Touring in general is strange. Time passes differently. You forget about the routines of home, that other people still have them, and otherwise impossible feats become daily fodder. Some days you drive for 9 hours then play a show. Some days you drive 13 hours and only stop 3 times for 5 minutes. (there is a way to do this, but I’m not willing to get that personal with specific details). You’re off the hook for all the things you want to do and create, but still have a lot of time to think of them and imagine them. Ultimately you can only do what you’ve set out to do: Play shows and drive.

Touring alone is particularly bizarre, however, because you’re not experiencing this double paced life with anyone and you’re being witnessed only at the show itself, which is of course the ultimate act of getting witnessed. You go from the highs and human connection, of performance, to the distinctly drab and quiet experience of loading gear into a Motel 6 all within a couple of hours. It’s a matter of extremes and so much of the experience seems to be happening exclusively in your head. You can’t use your hands, or really any part of your body most of the time, so you make random voice memos that say things like “mash up idea: Florence and the Machine “What the Water Gave Me” vs. Emmylou Harris “Deeper Well”! Brilliant, obviously.

All of this said, there were a few things that kept it all moving and prevented me from rocking in a corner somewhere in Kansas.

First, the dog! To my surprise and extreme elation, almost every venue allowed and loved having her. The first show was at The Space in Portland, ME, an art gallery / venue that is very dog friendly. It was her first show ever and she spent the evening listening dead center, getting pats and making the rounds. While I listened to my friends Live Footage play and watched her socialize, I remember thinking “this is happiness”. Halfway through my set she came right up on stage and sat underneath my table for the rest of the show, looking out at the audience. She’s the kind of dog that can make the toughest bouncer a real sweetheart. Hotels were another matter and we were left with a very limited selection. Ultimately I was grateful. There’s a lot more cowboy romance to these varied and unpredictable roadside motels. The story is richer and the people are more interesting. Yes, occasionally I double locked the doors, felt extra thankful to have a pit, and hoped I didn’t wake up smelling like smoke.

[Photo by Mike Theis]

Second, Terry Gross! I’ve been a fan of Fresh Air for a long time now, but it’s really taken a turn for companionship (or fanaticism) in the last couple of months. I would cull through my cache of episodes when I couldn’t hear any more music, or I’d lost the romance of the landscape. This was a proper education! She has the unique ability to ask questions and connect so completely with the interviewee, but no matter who she was interviewing, I always felt I learned something about my own craft, or approach, about leaning in, about allowing an audience to come to you, about being honest.

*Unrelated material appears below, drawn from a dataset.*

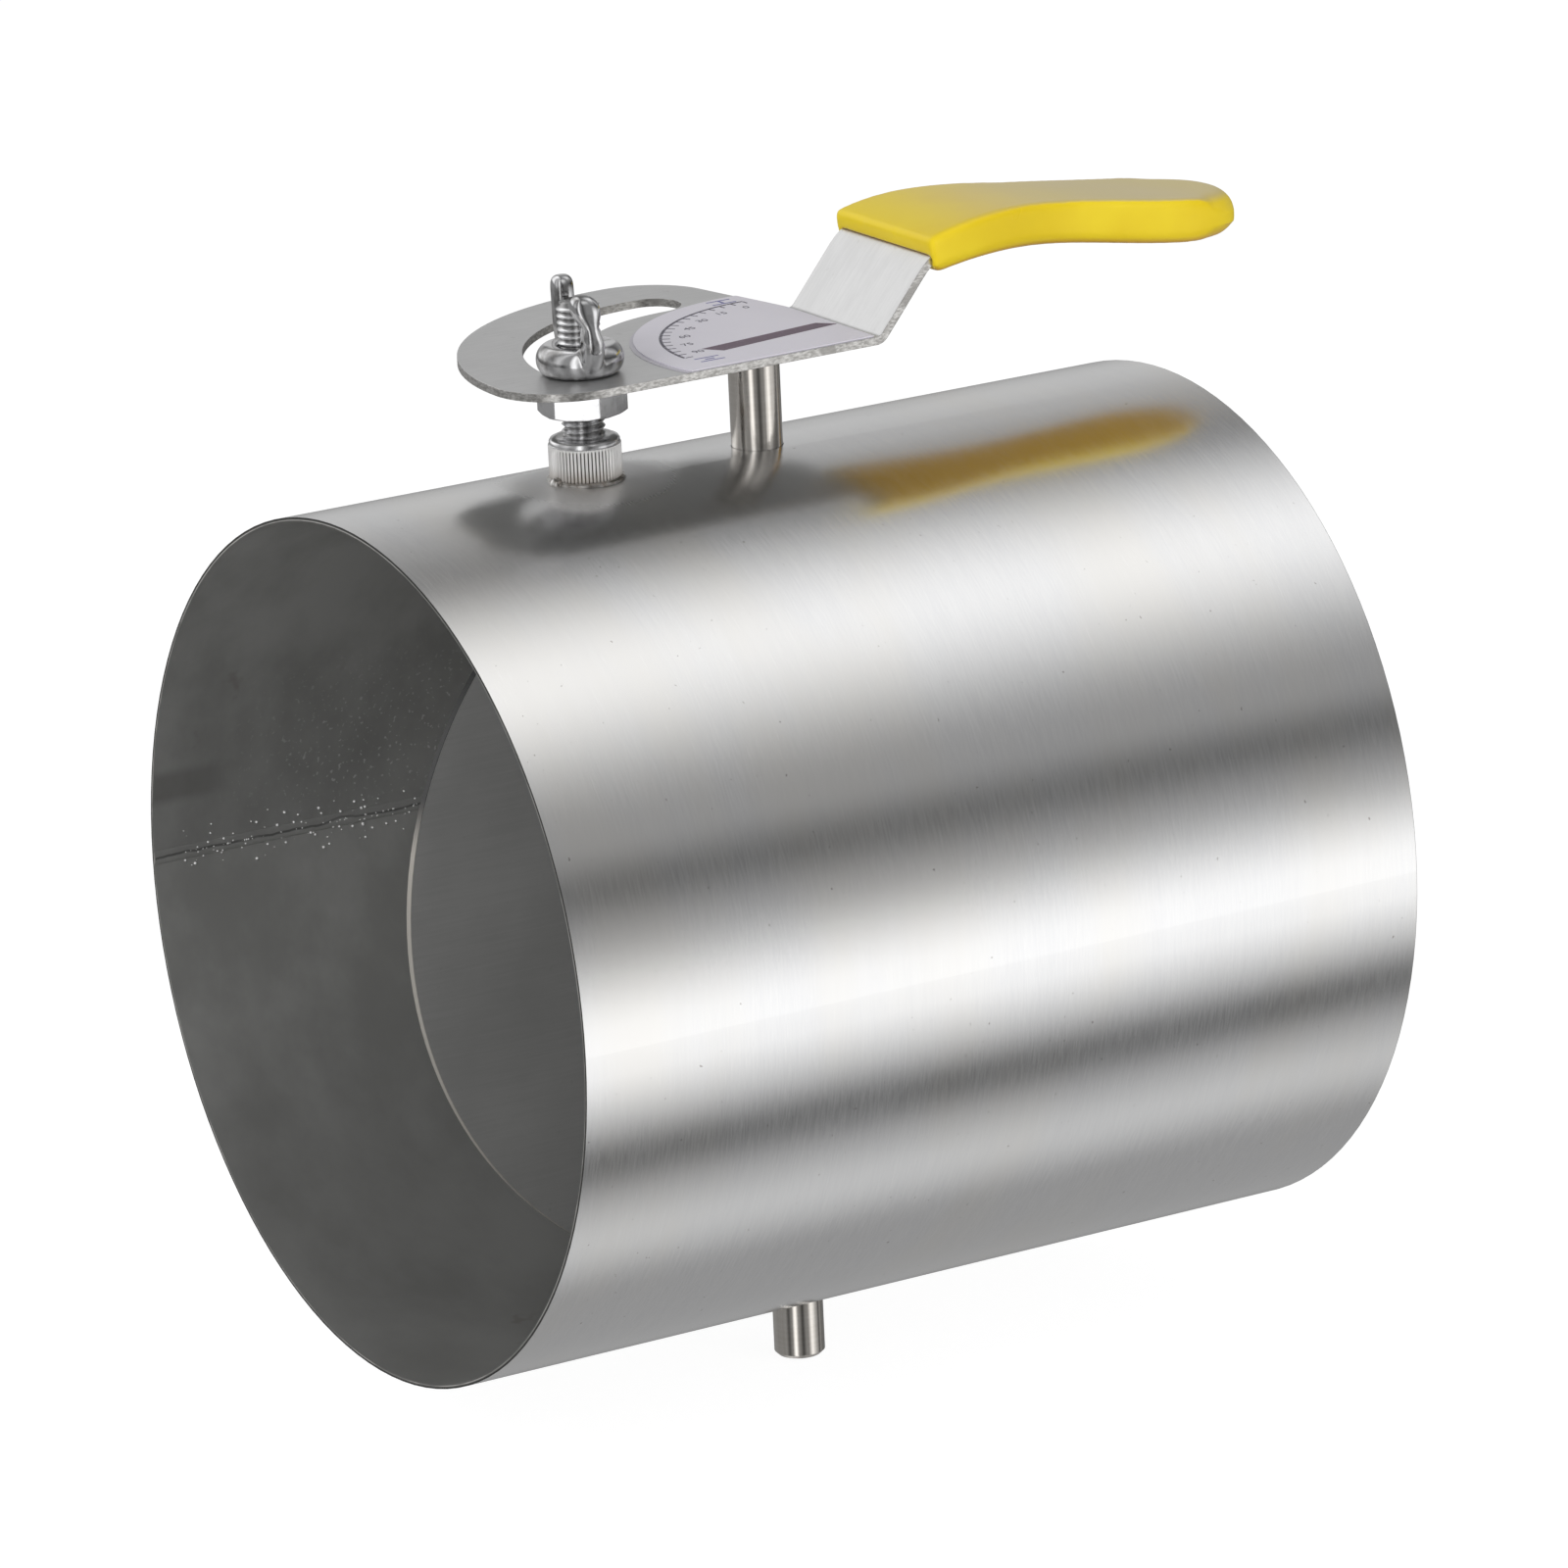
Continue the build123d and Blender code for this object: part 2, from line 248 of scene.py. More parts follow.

Upon being asked about my day, I found myself saying, “today, Terry Gross was interviewing… and… ”. The most memorable is perhaps driving through the mountains of Colorado, west of Denver on I70, crying and laughing my way through all of her interviews with Maurice Sendak.

Finally, the shows! Ahh, right, why we do this. I mean, those 60-75 min on stage must be pretty incredible to withstand all the time in between. No matter how much curiosity I possess for the people I encounter , or brilliant landscapes I cross, or friends I see in different cities, it always comes down to this short time on stage. It comes down to the 50 people who show up in Buffalo, or the incredibly reverent and warm crowd in San Francisco, or doing a dance set on the fly in Spokane cause it’s raining and cold and a ton of kids showed up at the festival anyway. It is these lawless moments that I live for and the reason why I’ll see you in October!